Jake Gyllenhaal tells Jeremy Kay how people like Detective Loki in Prisoners need to get their gangster on.

As Detective Loki, the astute investigator on the scent of a child abductor in Prisoners, Jake Gyllenhaal creates one of the most enigmatic characters to come along in a while.

“The most interesting thing about the character is he is a question mark working around asking questions, which reminds me of a children’s cartoon,” says Gyllenhaal over the phone from New York.

“To me that’s what it was about - knowing things so well and not asking anybody for anything and not needing to define anything and to work into every scene that [there was] something I was a bit ashamed of.

“It’s so easy to be the good detective who knows it all. [Keller Dover, the father played by Hugh Jackman whose daughter has been kidnapped] gets frustrated thinking I am a know-it-all, but really my character has this shame that he carries with him.”

Loki’s body is a message board of tattoos, another device created by Gyllenhaal. Yet the actor is careful not to pull back the shroud of mystery.

“The tattoos are what I think about the past of the guy,” says Gyllenhaal. “I really believe that detectives who are any good are a little [bit] gangster. To deal with this world you need to have that armour.

“All the detectives I have known or done research on have to be infatuated with the criminal mind. You have to work both lines. You have to love the people you are trying to help solve this crime for and at the same time go into a room [with suspects] and understand what they might have done. Loki is walking between worlds all the time.”

Gyllenhaal had been filming the doppelganger thriller Enemy for Denis Villeneuve, who has since become a friend, when the French-Canadian director told him a role was open on his next film.

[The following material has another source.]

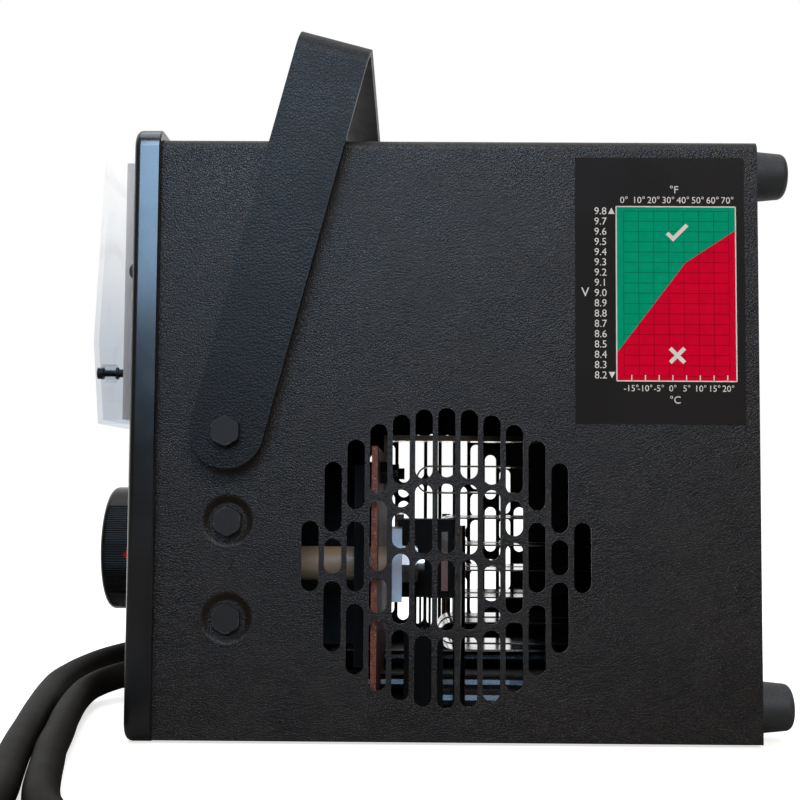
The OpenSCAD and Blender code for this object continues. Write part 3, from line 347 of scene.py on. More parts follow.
def vector_calc(tree, operation, *values):
    """A Vector Math node, for its Vector or Value output."""
    node = add(tree, "ShaderNodeVectorMath", {"operation": operation})
    for socket, value in zip(node.inputs, values):
        put(tree, socket, value)
    return node


def blend(tree, factor, first, second):
    """A colour that goes from the first to the second with the factor."""
    node = add(tree, "ShaderNodeMix", {"data_type": "RGBA"})
    put(tree, node.inputs[0], factor)
    put(tree, node.inputs[6], first)
    put(tree, node.inputs[7], second)
    return node.outputs[2]


def spread(tree, value, low, high, new_low=0.0, new_high=1.0):
    """A value moved from one range to another, smoothly and clamped."""
    node = add(tree, "ShaderNodeMapRange", {"interpolation_type": "SMOOTHSTEP"},
               Value=value, From_Min=low, From_Max=high, To_Min=new_low, To_Max=new_high)
    return node.outputs[0]


def noise(tree, place, scale, detail, roughness=0.5):
    """A noise texture's value, which lies round one half."""
    return add(tree, "ShaderNodeTexNoise", None, Vector=place, Scale=scale, Detail=detail,
               Roughness=roughness).outputs["Fac"]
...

By coincidence, Gyllenhaal and Jackman share the same agent. “I told him [the agent] he should tell Hugh how amazing Denis was and how much fun he would have.”

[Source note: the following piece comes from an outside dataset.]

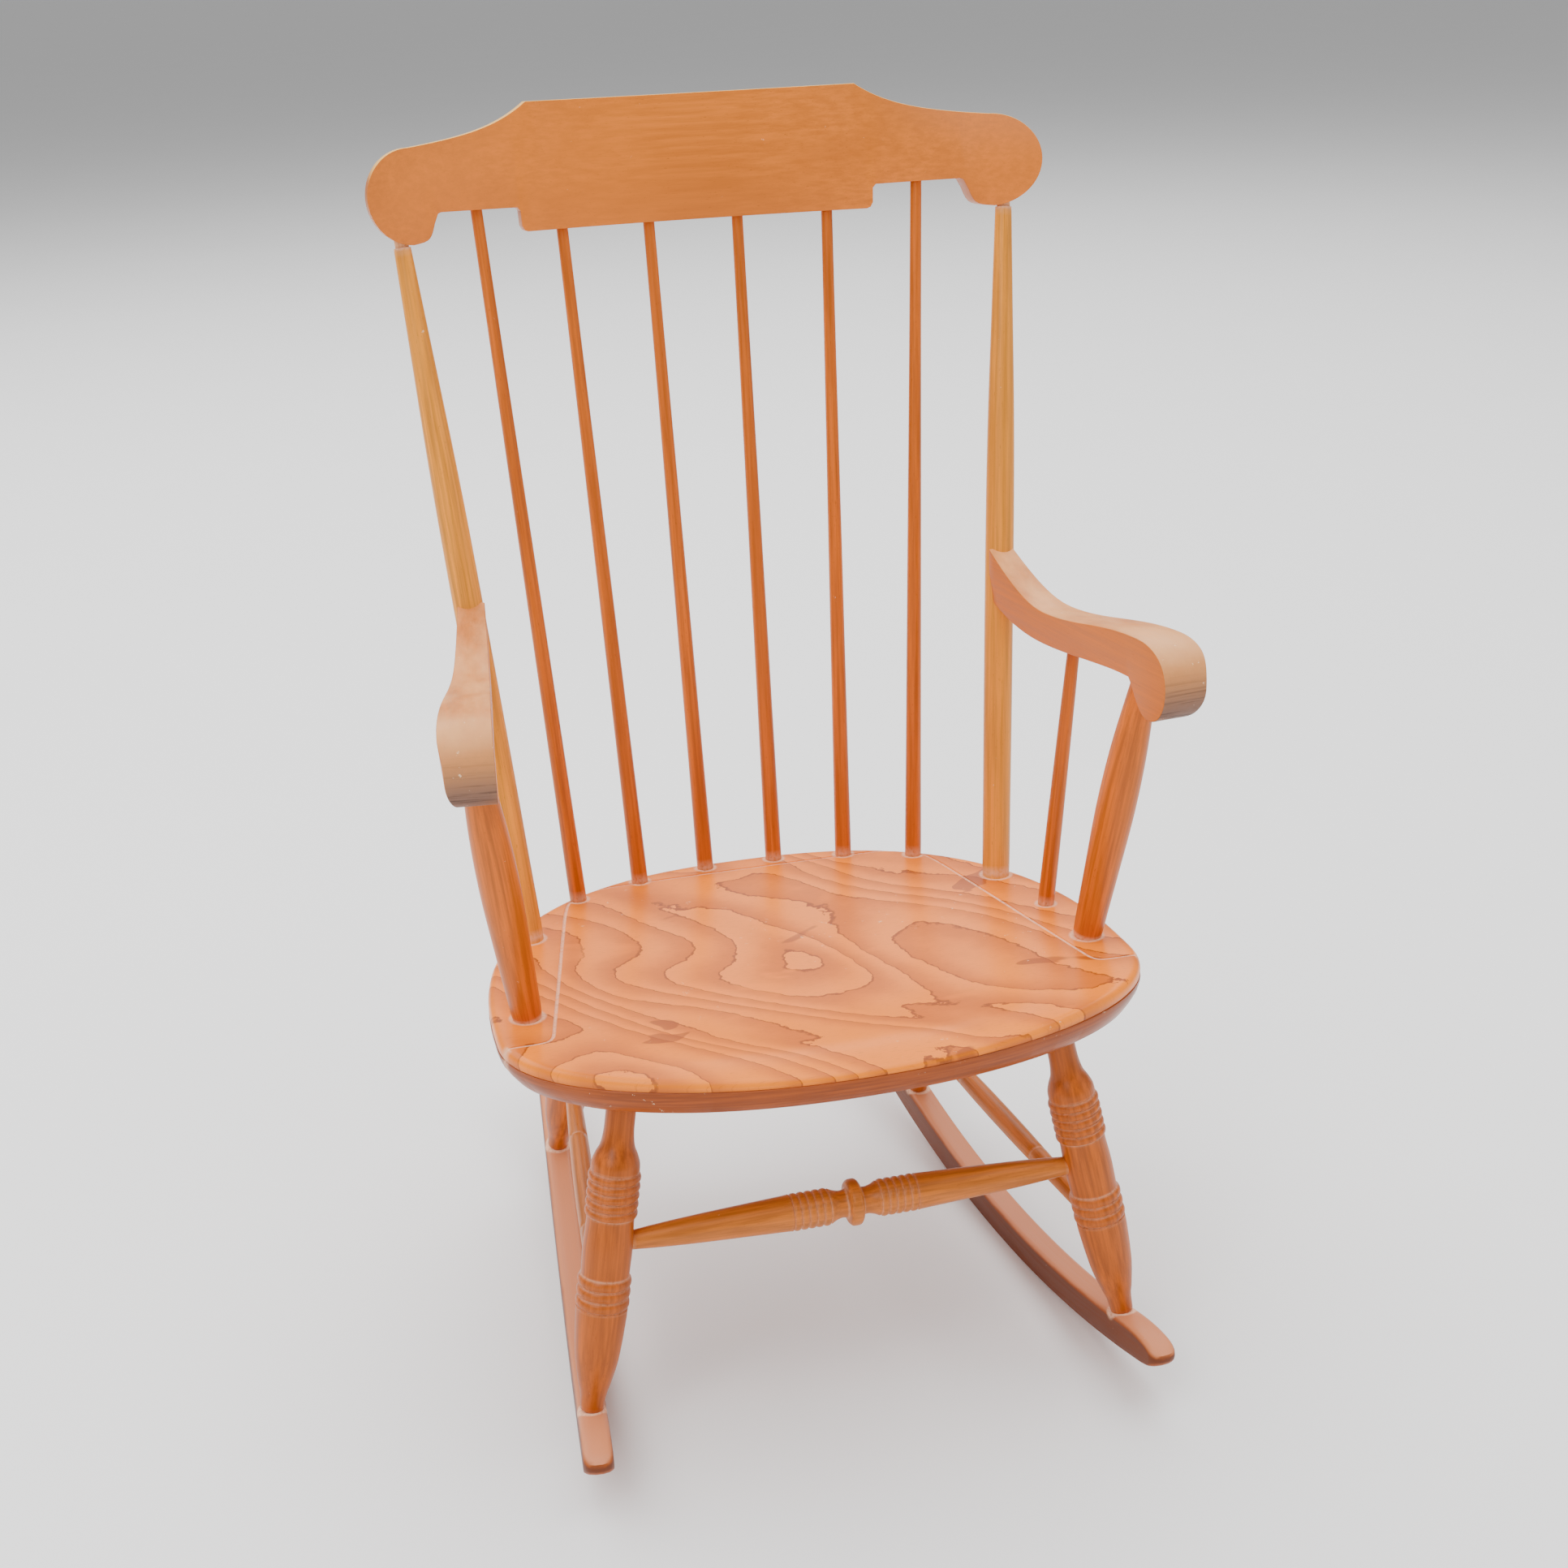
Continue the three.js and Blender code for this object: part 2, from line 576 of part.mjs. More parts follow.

“I hadn’t met [Jackman] until the first read-through,” says Gyllenhaal, “but I am a big fan of his and had heard from people how wonderful he is to work with and what a wonderful guy he was. Being skeptical as one must be in any profession I asked if it was true - but he is a wonderful guy.”

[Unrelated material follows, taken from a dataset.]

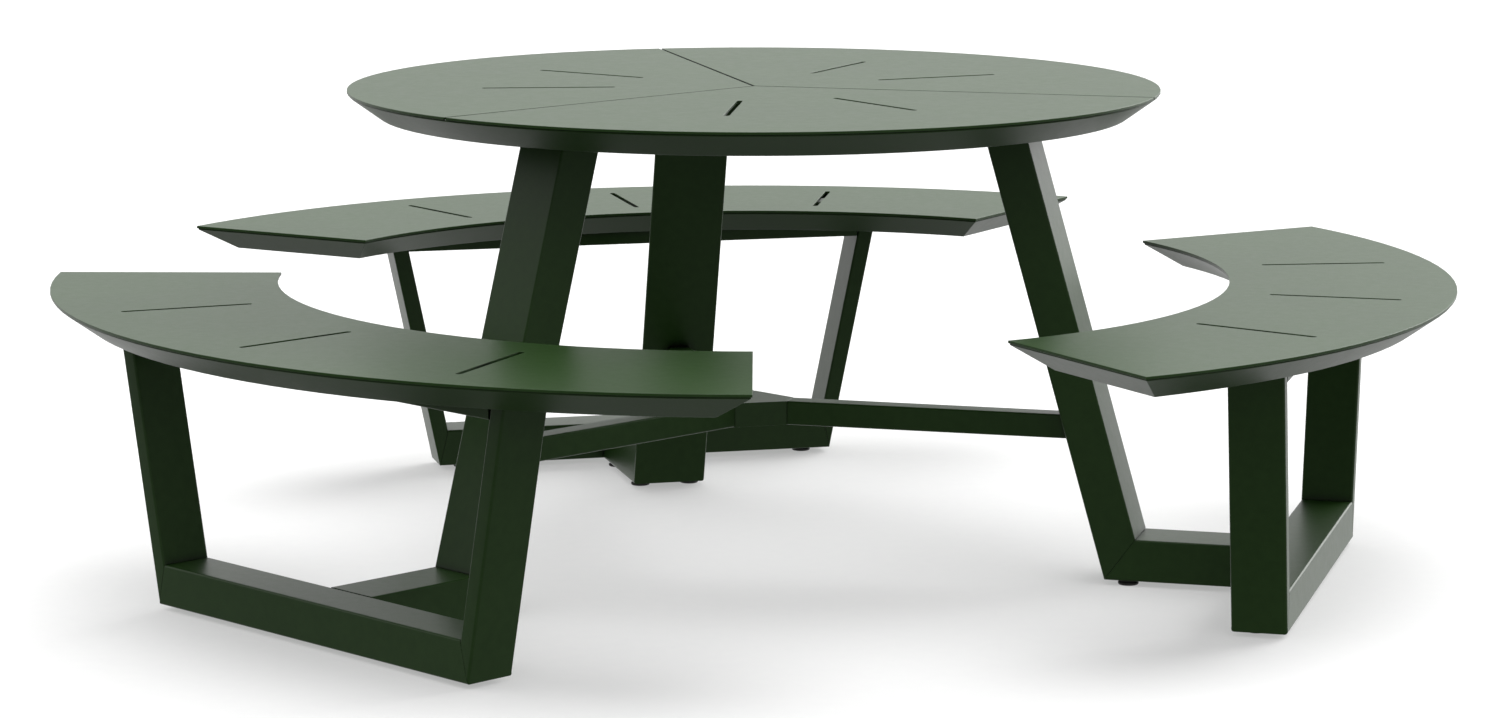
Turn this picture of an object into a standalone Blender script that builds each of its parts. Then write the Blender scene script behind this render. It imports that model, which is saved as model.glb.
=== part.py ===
"""Round steel picnic table with three curved seats, on frames of folded box sections.

The table is three equal modules, 120 degrees apart about the table's axis, +Z. A module is a third of the
table top, one seat with its frame, and the leg that carries its side of the table. A module is built in its
own frame, where +X runs outward from the table's axis and +Y runs along the seat, and an empty turns it into
place. Metres throughout, with the floor at z = 0.

Run with: blender --background --python part.py
"""

import math

import bmesh
import bpy
from mathutils import Vector

# Overall sizes
TABLE_HEIGHT = 0.750
TABLE_RADIUS = 0.633
SEAT_HEIGHT = 0.454
SEAT_INNER_RADIUS = 0.744
SEAT_OUTER_RADIUS = 1.093
SEAT_HALF_ANGLE = math.radians(45.4)
MODULE_ANGLES = {"a": math.radians(225), "b": math.radians(345), "c": math.radians(105)}
MODULE_STEP = math.radians(120)

# Clearances
GAP = 0.0003  # between pieces that touch
SEAM = 0.0045  # between the table top's panels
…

The actors both immersed themselves in research and became so familiar with their alter egos that it gave them plenty of space when the cameras rolled.

“Both of us like to improvise, so we would shoot the scene a number of times as written and Denis would allow us to improvise. He allowed it because he knows we both have a tremendous amount of respect for the subject and he knew we could bring up some answers that you could use in editing.”

That improvisation could only happen with the blessing of Villeneuve, who was prepared to let his actors explore the story and spent time discussing their personalities and the ramifications of their behaviour.

Like Jackman, Gyllenhaal heaps praise on Villeneuve. “He is so loving and humbled by what everybody does on his set. It isn’t a power play with him - it’s respecting what people do and that’s a big part of it.

“We’re allowed to joke and be ourselves. Tension will be created later in the scenes. When he gets what he wants he is relieved and then we can play.”

Gyllenhaal dominates two stand-out sequences in Prisoners. The first occurs when Loki espies a suspect during a candle-lit vigil and pursues his quarry through a suburban neighbourhood.

The second is a climactic and frantic night-time drive to the hospital after the wounded detective has rescued one of the kidnapped girls. “That was shot in four different places. We shot it backwards. The first scene we shot was me coming into the hospital with [the child],” says Gyllenhaal. “I had resisted for so long to feel anything and in that moment [you see] the love he has for that little girl that has existed in his mind [only] as a figment.

“In that moment there’s such an extraordinarily overwhelming feeling of love. Loki never had a family… there’s a scene with [Dover] when there’s almost a little bit of jealousy when he sees what Hugh will go through to find his child… It was very important for me to hold it and hold it until that moment with [the rescued girl].

“That made the whole movie worthwhile for me. That made the whole thing worthwhile.”